UNITED NATIONS, For the 29th year, the United Nations General Assembly voted overwhelmingly Wednesday to condemn the U.S. economic, commercial and financial embargo on Cuba, as many diplomats called for an immediate end to the sanctions, particularly amid global efforts to fight against the coronavirus pandemic.
The in-person meeting of the 193-member Assembly also heard calls on the Biden administration to resume the reconciliation with the island nation in the Caribbean Sea under the Obama administration that was upended by former President Donald Trump.
In the voting 184 countries supported the condemnation, with only the United States and Israel opposing it, and Brazil, Colombia and Ukraine abstaining.
Four countries did not vote — Central African Republic, Myanmar, Moldova and Somalia.
The United States consistently voted against the U.S. resolutions for 24 years but abstained for the first time in 2016 under former President Barack Obama, as Washington and Havana began a process to reconcile their differences
Washington then returned to opposing the resolution under President Trump’s administration. Trump also rolled back nearly all measures Obama had taken to ease the embargo and improve ties between the United States and its old Cold War foe.
Biden vowed during his campaign to reverse some of Trump’s Cuba measures that “have inflicted harm on the Cuban people and done nothing to advance democracy and human rights.” But he has yet to make good on that pledge and his administration has said a shift in policy toward Cuba is not among its top priorities.

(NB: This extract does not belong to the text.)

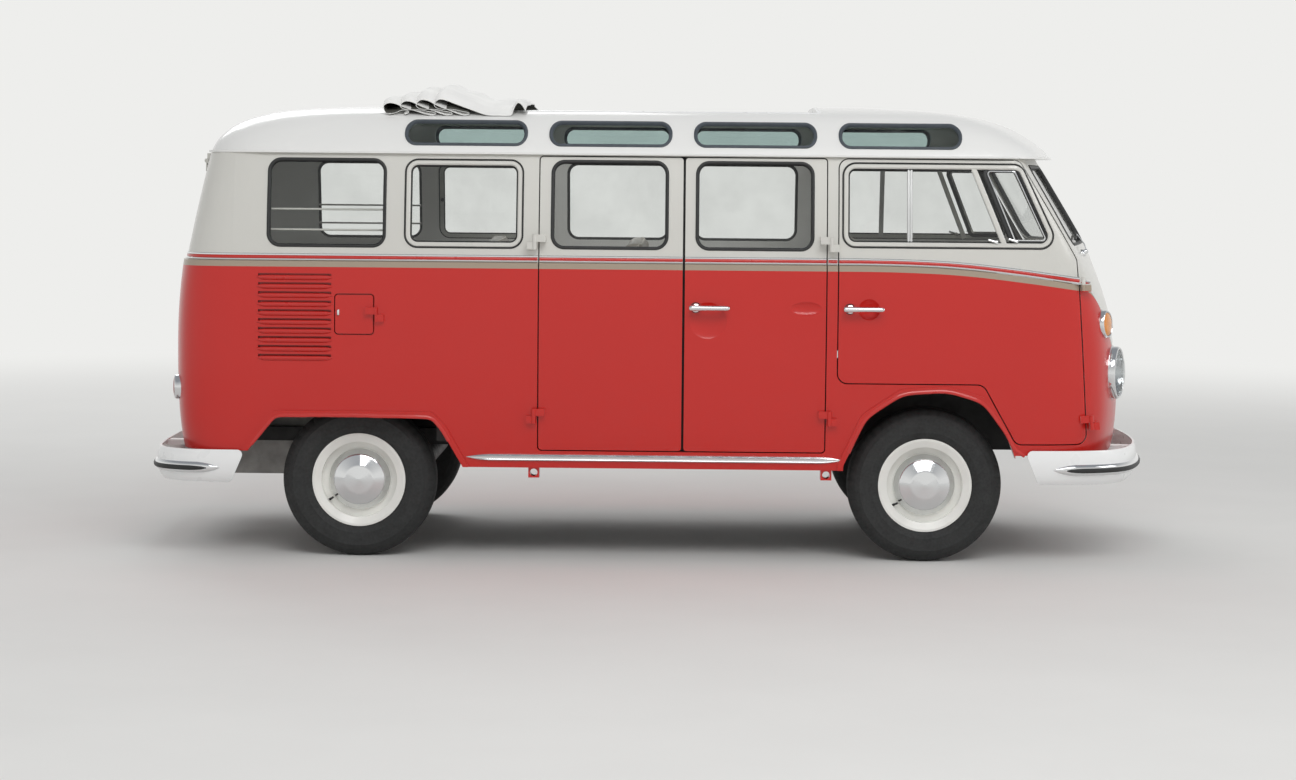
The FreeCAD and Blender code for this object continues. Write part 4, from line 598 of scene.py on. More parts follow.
# Window seals. Sections count from the edge of the hole, across and out of the skin
windows = {
    "bottom": 1.315, "top": 1.685, "corner": 0.055, "bite": 0.003,
    "spans": {"one": (-1.617, -1.120), "two": (-1.041, -0.544), "three": (-0.426, 0.064),
              "four": (0.180, 0.674)},
    "rightBodies": {"one": "van", "two": "van", "three": "cargo_door_rear", "four": "cargo_door_front"},
    "doorCorners": [(0.793, 1.331), (1.706, 1.331), (1.540, 1.685), (0.793, 1.685)],
    "fixedSeal": mm((2, -2), (2, 1.5), (-1, 3.8), (-6, 4.2), (-10, 2), (-13, -4), (-13.5, -13.5), (-1, -13.5),
                    (-1, -2)),
    "lineSeal": mm((2, -2), (2, 1.5), (-1, 3), (-4, 1.5), (-6, -4), (-6, -13.5), (-1, -13.5), (-1, -2)),
    "frame": mm((-5.5, -13), (-5.5, 0), (-8, 2.5), (-19, 2.5), (-23.5, -1), (-24.5, -6), (-24.5, -13)),
    "innerSeal": mm((-24.5, -13.5), (-24.5, -5), (-26.5, -4), (-29.5, -6.5), (-30.5, -13.5)),
    "skySeal": mm((3, -2), (3, 2), (0, 4.5), (-5, 5.5), (-10, 3), (-12.5, -2), (-13, -9.5), (-1, -9.5),
                  (-1, -2)),
    "plain": [("seal", "fixedSeal", "rubber")],
    "framed": [("gasket", "lineSeal", "rubber"), ("frame", "frame", "cream"),
               ("seal", "innerSeal", "rubber")],
}
skylights = {
    "count": 4, "front": 1.293, "length": 0.513, "pitch": 0.609, "bottom": 1.745, "top": 1.848,
    "corner": 0.048,
}
screens = {
    "half": [(0.032, 1.345), (0.745, 1.345), (0.695, 1.680), (0.032, 1.680)], "corner": 0.060,
    "tail": boxCorners((-0.510, 0.510), 1.290, 1.610), "tailCorner": 0.072,
}


def sealWindows():
    bite = windows["bite"]
    for sideName, side in sides:
        panes = []
        for key, span in windows["spans"].items():
            body = windows["rightBodies"][key] if side < 0 else "van"
            corners = boxCorners(span, windows["bottom"], windows["top"])
            panes.append((f"window_{key}_{sideName}", corners, body, "framed" if key == "two" else "plain"))
        panes.append((f"door_window_{sideName}", windows["doorCorners"], "front_door_" + sideName, "framed"))
        for name, corners, body, kind in panes:
            for part, section, finish in windows[kind]:
                edging(f"{name}_{part}", corners, windows["corner"], windows[section], bite,
                       partial(landSide, side), body, finish)
    for sideName, side in sides:
        for index in range(skylights["count"]):
            front = skylights["front"] - index * skylights["pitch"]
            corners = boxCorners((front - skylights["length"], front), skylights["bottom"], skylights["top"])
            edging(f"skylight_{sideName}_{index}_seal", corners, skylights["corner"], windows["skySeal"],
                   bite,
                   partial(landSide, side), "van", "greyRubber")
    for sideName, side in sides:
        corners = [(side * y, z) for y, z in screens["half"]]
        edging(f"windscreen_{sideName}_seal", corners, screens["corner"], windows["fixedSeal"], bite,
               partial(landEnd, 1), "van", "rubber")
    edging("tailgate_window_seal", screens["tail"], screens["tailCorner"], windows["fixedSeal"], bite,
           partial(landEnd, -1), "tailgate", "rubber")


# Door seals: dark bands behind the gaps round each door and lid
doors = {
    "band": mm((-17, -41), (17, -41), (17, -45), (-17, -45)), "inset": 0.008,
    "cargo": {"corners": boxCorners((-0.479, 0.732), 0.466, 1.704), "radius": 0.018},
    "front": {
        "corners": [(0.775, 0.760), (1.388, 0.760), (1.529, 0.509), (1.838, 0.509), (1.782, 1.289),
                    (1.535, 1.704), (0.775, 1.704)],
        "radius": 0.045,
    },
    "tailgate": {"corners": boxCorners((-0.615, 0.615), 0.925, 1.660), "radius": 0.090},
    "lid": {"corners": boxCorners((-0.450, 0.450), 0.560, 0.862), "radius": 0.080},
    "middle": {"x": 0.131, "low": 0.466, "high": 1.704, "count": 24},
}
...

With overwhelming backing from the international community, the resolution has been approved ever since 1992 when the General Assembly began to vote annually on the issue, with the sole exception of 2020, due to the restrictions imposed by the pandemic.
While the Assembly’s vote carries political weight in terms of international diplomacy, only the US Congress can lift the economic blockade in place for five decades.
Cuban Foreign Minister Bruno Rodríguez Parrilla, present during the vote in the General Assembly Hall, said that the blockade was a “massive, flagrant and unacceptable violation of the human rights of the Cuban people”.
He added that the embargo is about “an economic war of extraterritorial scope against a small country already affected in the recent period by the economic crisis derived from the pandemic”. Rodriguez estimated 2020 losses to be $9.1 million.
The diplomat said that the sanctions have made it harder for his country to acquire the medical equipment needed to develop coronavirus vaccines as well as equipment for food production.
“Like the virus, the blockade asphyxiates and kills, it must stop”, he urged.
Meanwhile, Political Coordinator for the US Mission, Rodney Hunter, said during the vote that sanctions are “one set of tools in Washington’s broader effort toward Cuba to advance democracy, promote respect for human rights, and help the Cuban people exercise fundamental freedoms”.
He underscored that despite the blockade, the US recognizes “the challenges of the Cuban people” and therefore, the US was “a significant supplier of humanitarian goods to the Cuban people and one of Cuba’s principal trading partners”.
“Every year we authorize billions of dollars’ worth of exports to Cuba, including food and other agricultural commodities, medicines, medical devices, telecommunications equipment, other goods, and other items to support the Cuban people. Advancing democracy and human rights remain at the core of our policy efforts”, he said.